Let A be a point on the line `vecr = (1- 5 mu) hati + (3mu - 1) hatj + (5 + 7mu )hatk` and B (8, 2, 6) be a point in the space. Then the value of `mu` for which the vector `vec(AB)` is parallel to the plane x - 4y + 3z = 1 is:

To solve the problem, we need to find the value of \( \mu \) for which the vector \( \vec{AB} \) is parallel to the plane defined by the equation \( x - 4y + 3z = 1 \). ### Step 1: Identify the points A and B The point A lies on the line given by the vector equation: \[ \vec{r} = (1 - 5\mu) \hat{i} + (3\mu - 1) \hat{j} + (5 + 7\mu) \hat{k} \] The point B is given as \( B(8, 2, 6) \). ### Step 2: Write the coordinates of point A From the vector equation, we can express the coordinates of point A as: \[ A(1 - 5\mu, 3\mu - 1, 5 + 7\mu) \] ### Step 3: Find the vector \( \vec{AB} \) The vector \( \vec{AB} \) can be calculated as: \[ \vec{AB} = B - A = (8 - (1 - 5\mu)) \hat{i} + (2 - (3\mu - 1)) \hat{j} + (6 - (5 + 7\mu)) \hat{k} \] Calculating each component: - For \( \hat{i} \): \( 8 - (1 - 5\mu) = 8 - 1 + 5\mu = 7 + 5\mu \) - For \( \hat{j} \): \( 2 - (3\mu - 1) = 2 + 1 - 3\mu = 3 - 3\mu \) - For \( \hat{k} \): \( 6 - (5 + 7\mu) = 6 - 5 - 7\mu = 1 - 7\mu \) Thus, \[ \vec{AB} = (7 + 5\mu) \hat{i} + (3 - 3\mu) \hat{j} + (1 - 7\mu) \hat{k} \] ### Step 4: Find the normal vector of the plane The equation of the plane is given by: \[ x - 4y + 3z = 1 \] The normal vector \( \vec{n} \) to the plane can be obtained from the coefficients of \( x, y, z \): \[ \vec{n} = \hat{i} - 4\hat{j} + 3\hat{k} \] ### Step 5: Set up the condition for parallelism For the vector \( \vec{AB} \) to be parallel to the plane, it must be perpendicular to the normal vector \( \vec{n} \).

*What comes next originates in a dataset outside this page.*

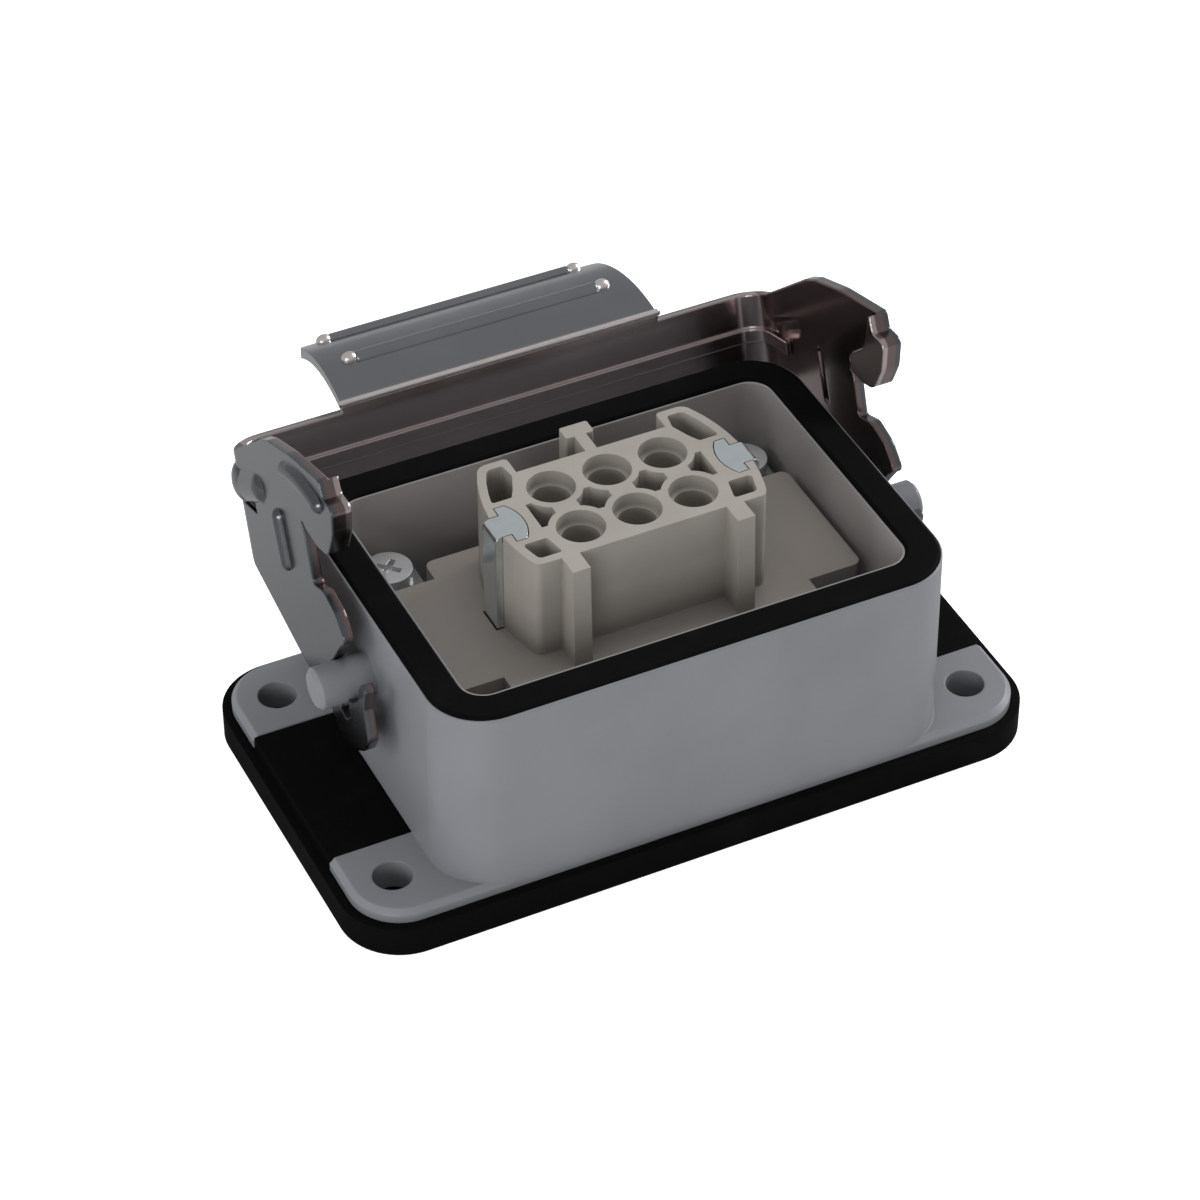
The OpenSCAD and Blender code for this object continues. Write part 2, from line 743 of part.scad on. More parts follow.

This means: \[ \vec{AB} \cdot \vec{n} = 0 \] Calculating the dot product: \[ (7 + 5\mu)(1) + (3 - 3\mu)(-4) + (1 - 7\mu)(3) = 0 \] Expanding this: \[ (7 + 5\mu) - 4(3 - 3\mu) + 3(1 - 7\mu) = 0 \] \[ 7 + 5\mu - 12 + 12\mu + 3 - 21\mu = 0 \] Combining like terms: \[ (5\mu + 12\mu - 21\mu) + (7 - 12 + 3) = 0 \] \[ -4\mu - 2 = 0 \] ### Step 6: Solve for \( \mu \) \[ -4\mu = 2 \implies \mu = -\frac{1}{2} \] Thus, the value of \( \mu \) for which the vector \( \vec{AB} \) is parallel to the plane is: \[ \mu = -\frac{1}{2} \]